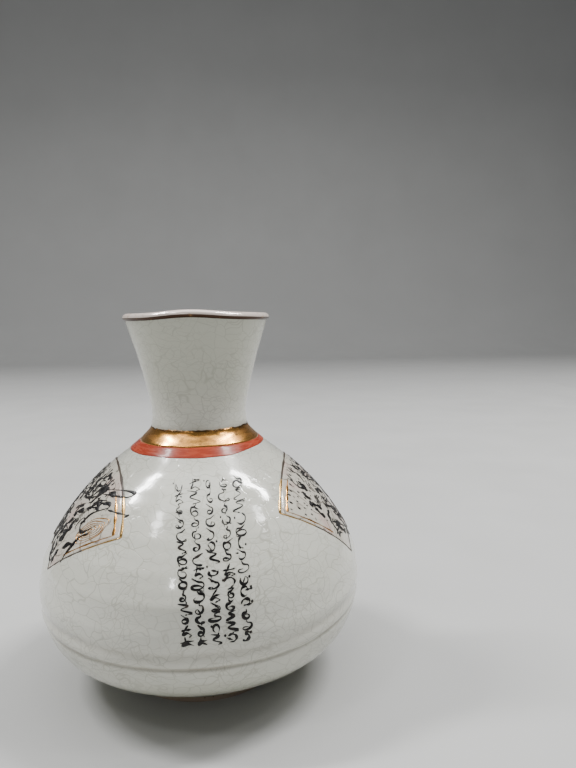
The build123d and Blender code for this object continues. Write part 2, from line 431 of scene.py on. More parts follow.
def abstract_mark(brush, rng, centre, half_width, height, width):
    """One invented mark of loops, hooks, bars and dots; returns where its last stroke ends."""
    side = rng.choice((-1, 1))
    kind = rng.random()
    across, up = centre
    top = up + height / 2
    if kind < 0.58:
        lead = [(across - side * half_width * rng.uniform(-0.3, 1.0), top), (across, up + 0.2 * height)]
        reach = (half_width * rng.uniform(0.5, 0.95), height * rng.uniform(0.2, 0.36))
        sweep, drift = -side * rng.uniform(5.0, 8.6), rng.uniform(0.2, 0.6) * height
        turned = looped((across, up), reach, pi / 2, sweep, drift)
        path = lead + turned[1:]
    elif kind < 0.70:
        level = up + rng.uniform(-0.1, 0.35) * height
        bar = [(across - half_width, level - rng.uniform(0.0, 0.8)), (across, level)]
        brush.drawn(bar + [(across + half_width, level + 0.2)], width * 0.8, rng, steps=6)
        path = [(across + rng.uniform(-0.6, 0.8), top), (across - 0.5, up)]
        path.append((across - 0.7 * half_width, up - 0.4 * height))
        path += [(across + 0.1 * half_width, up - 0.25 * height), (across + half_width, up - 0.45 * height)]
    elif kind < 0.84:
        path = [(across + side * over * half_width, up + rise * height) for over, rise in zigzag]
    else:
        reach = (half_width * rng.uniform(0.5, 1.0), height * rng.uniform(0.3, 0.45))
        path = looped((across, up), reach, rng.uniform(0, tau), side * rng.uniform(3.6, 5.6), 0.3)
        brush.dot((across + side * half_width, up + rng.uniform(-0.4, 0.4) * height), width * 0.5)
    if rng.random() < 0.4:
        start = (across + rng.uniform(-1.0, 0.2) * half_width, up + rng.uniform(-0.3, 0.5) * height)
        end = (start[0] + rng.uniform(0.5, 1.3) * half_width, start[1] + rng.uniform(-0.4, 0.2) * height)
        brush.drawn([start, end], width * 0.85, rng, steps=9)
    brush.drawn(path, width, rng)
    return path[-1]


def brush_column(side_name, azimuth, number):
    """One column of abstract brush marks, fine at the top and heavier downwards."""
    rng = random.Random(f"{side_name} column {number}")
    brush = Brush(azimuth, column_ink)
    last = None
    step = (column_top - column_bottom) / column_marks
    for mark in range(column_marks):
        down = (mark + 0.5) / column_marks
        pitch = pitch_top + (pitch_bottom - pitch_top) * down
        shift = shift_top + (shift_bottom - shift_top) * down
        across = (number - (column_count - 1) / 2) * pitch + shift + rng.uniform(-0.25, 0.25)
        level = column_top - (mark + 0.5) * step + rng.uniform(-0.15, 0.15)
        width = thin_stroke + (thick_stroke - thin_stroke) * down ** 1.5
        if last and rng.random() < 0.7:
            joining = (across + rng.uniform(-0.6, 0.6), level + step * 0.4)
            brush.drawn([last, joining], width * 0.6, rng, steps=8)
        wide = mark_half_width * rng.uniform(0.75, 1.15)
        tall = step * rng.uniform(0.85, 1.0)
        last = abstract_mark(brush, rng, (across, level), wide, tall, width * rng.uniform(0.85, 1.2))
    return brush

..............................

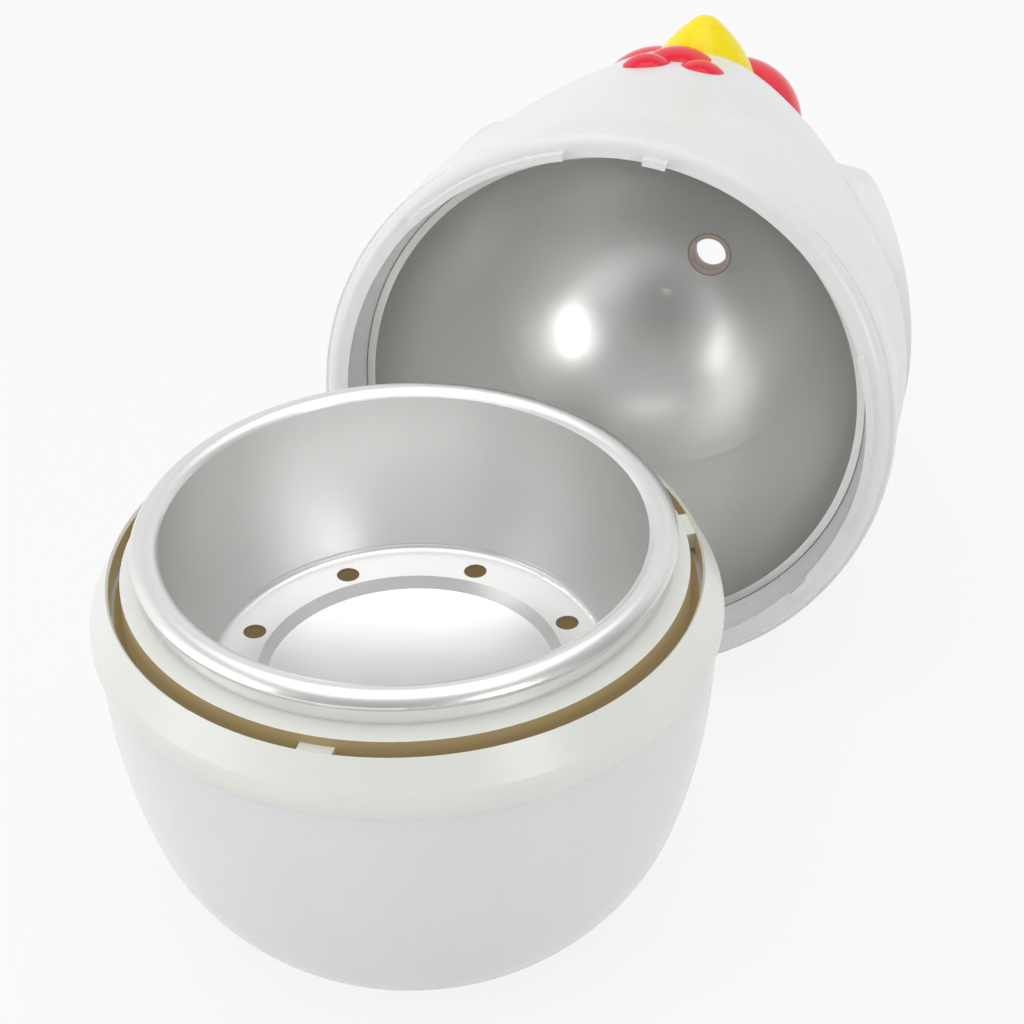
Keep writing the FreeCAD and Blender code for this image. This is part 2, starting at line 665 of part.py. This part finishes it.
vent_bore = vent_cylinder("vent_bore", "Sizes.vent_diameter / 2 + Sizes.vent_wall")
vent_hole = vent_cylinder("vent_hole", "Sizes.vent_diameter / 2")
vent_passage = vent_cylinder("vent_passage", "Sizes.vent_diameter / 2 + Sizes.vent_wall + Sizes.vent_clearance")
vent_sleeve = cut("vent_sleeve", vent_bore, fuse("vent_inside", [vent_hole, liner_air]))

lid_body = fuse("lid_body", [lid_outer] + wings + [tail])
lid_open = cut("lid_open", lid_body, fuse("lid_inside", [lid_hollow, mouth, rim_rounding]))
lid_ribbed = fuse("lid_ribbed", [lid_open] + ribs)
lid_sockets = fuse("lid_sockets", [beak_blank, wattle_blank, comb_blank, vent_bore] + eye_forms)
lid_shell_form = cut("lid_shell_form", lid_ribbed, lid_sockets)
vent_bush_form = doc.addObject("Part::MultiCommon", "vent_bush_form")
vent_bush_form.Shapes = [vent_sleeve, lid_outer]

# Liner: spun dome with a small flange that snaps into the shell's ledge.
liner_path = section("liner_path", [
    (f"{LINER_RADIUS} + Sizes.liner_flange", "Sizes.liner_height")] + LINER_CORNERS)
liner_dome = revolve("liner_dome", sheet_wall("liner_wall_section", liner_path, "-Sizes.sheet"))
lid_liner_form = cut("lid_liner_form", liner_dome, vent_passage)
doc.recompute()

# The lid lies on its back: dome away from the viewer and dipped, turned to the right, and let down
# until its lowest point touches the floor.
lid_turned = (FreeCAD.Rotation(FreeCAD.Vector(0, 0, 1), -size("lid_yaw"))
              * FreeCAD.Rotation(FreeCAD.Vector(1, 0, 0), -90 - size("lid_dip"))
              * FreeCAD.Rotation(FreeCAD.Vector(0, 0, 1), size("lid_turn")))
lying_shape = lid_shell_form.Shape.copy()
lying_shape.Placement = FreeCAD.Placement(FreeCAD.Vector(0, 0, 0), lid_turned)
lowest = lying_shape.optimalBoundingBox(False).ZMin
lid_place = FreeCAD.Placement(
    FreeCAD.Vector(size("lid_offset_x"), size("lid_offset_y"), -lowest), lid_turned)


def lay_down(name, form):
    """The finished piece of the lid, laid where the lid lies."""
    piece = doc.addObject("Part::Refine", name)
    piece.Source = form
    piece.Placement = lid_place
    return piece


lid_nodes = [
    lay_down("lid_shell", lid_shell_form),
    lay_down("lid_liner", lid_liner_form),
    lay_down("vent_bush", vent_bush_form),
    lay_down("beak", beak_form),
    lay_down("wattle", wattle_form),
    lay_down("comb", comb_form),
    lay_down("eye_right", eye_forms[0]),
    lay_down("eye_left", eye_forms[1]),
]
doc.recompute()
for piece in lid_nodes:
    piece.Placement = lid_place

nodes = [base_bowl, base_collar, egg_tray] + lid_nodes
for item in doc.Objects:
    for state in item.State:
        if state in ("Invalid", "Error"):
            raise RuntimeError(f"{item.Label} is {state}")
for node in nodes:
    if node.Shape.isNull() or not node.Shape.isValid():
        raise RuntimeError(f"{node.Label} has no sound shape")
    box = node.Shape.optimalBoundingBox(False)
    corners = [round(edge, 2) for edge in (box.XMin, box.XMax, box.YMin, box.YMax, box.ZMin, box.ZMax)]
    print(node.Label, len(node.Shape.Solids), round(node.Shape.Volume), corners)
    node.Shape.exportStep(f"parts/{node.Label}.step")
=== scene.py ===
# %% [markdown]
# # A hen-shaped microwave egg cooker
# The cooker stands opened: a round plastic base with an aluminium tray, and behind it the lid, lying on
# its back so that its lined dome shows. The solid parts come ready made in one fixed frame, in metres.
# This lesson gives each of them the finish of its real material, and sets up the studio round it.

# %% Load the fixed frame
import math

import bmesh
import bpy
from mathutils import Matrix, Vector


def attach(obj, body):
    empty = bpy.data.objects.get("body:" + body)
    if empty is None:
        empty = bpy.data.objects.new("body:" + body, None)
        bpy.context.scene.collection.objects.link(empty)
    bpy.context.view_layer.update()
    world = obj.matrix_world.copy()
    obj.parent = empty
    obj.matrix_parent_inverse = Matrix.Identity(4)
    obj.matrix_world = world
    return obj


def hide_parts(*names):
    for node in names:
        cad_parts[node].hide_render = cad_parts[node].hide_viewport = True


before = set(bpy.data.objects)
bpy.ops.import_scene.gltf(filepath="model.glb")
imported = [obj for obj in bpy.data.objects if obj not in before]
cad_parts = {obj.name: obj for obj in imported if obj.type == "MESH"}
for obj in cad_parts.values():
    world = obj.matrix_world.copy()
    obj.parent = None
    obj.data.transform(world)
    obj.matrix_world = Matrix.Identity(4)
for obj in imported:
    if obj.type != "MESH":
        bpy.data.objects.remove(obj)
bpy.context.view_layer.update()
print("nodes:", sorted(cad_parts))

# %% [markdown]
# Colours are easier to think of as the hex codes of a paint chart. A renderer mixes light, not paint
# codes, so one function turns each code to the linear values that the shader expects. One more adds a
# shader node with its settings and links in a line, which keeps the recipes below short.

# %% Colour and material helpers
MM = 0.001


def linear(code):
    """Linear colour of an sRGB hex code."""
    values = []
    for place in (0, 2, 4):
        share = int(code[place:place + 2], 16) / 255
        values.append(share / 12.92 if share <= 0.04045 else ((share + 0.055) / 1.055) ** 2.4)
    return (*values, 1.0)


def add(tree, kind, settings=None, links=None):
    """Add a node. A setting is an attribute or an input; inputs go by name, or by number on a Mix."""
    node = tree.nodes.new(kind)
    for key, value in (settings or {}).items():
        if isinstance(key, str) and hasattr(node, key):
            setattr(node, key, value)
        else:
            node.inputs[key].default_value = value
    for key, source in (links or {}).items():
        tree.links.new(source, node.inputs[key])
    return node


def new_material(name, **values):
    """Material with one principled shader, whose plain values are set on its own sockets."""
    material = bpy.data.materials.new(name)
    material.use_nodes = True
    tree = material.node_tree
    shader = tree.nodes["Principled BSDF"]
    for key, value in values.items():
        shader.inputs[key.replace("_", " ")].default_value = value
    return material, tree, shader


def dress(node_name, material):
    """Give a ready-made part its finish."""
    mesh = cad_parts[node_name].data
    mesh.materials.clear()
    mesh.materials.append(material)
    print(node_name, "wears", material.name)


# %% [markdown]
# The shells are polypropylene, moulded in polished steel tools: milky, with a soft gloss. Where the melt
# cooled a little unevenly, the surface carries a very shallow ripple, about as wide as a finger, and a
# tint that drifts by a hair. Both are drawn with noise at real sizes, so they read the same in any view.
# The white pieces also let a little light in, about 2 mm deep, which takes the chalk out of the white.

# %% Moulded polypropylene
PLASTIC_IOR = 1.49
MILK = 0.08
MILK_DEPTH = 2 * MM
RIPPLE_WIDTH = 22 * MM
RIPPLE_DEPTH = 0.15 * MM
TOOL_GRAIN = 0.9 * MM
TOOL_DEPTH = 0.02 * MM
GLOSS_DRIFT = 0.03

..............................

## TASK
Start with the line that holds "nodes = [base_bowl, base_collar, egg_tray]" and finish with the line that holds "bpy.context.scene.collection.objects.link(empty)". Transcribe each line in between exactly, and those two as well.

## ANSWER TO THIS TASK
nodes = [base_bowl, base_collar, egg_tray] + lid_nodes
for item in doc.Objects:
    for state in item.State:
        if state in ("Invalid", "Error"):
            raise RuntimeError(f"{item.Label} is {state}")
for node in nodes:
    if node.Shape.isNull() or not node.Shape.isValid():
        raise RuntimeError(f"{node.Label} has no sound shape")
    box = node.Shape.optimalBoundingBox(False)
    corners = [round(edge, 2) for edge in (box.XMin, box.XMax, box.YMin, box.YMax, box.ZMin, box.ZMax)]
    print(node.Label, len(node.Shape.Solids), round(node.Shape.Volume), corners)
    node.Shape.exportStep(f"parts/{node.Label}.step")
=== scene.py ===
# %% [markdown]
# # A hen-shaped microwave egg cooker
# The cooker stands opened: a round plastic base with an aluminium tray, and behind it the lid, lying on
# its back so that its lined dome shows. The solid parts come ready made in one fixed frame, in metres.
# This lesson gives each of them the finish of its real material, and sets up the studio round it.

# %% Load the fixed frame
import math

import bmesh
import bpy
from mathutils import Matrix, Vector


def attach(obj, body):
    empty = bpy.data.objects.get("body:" + body)
    if empty is None:
        empty = bpy.data.objects.new("body:" + body, None)
        bpy.context.scene.collection.objects.link(empty)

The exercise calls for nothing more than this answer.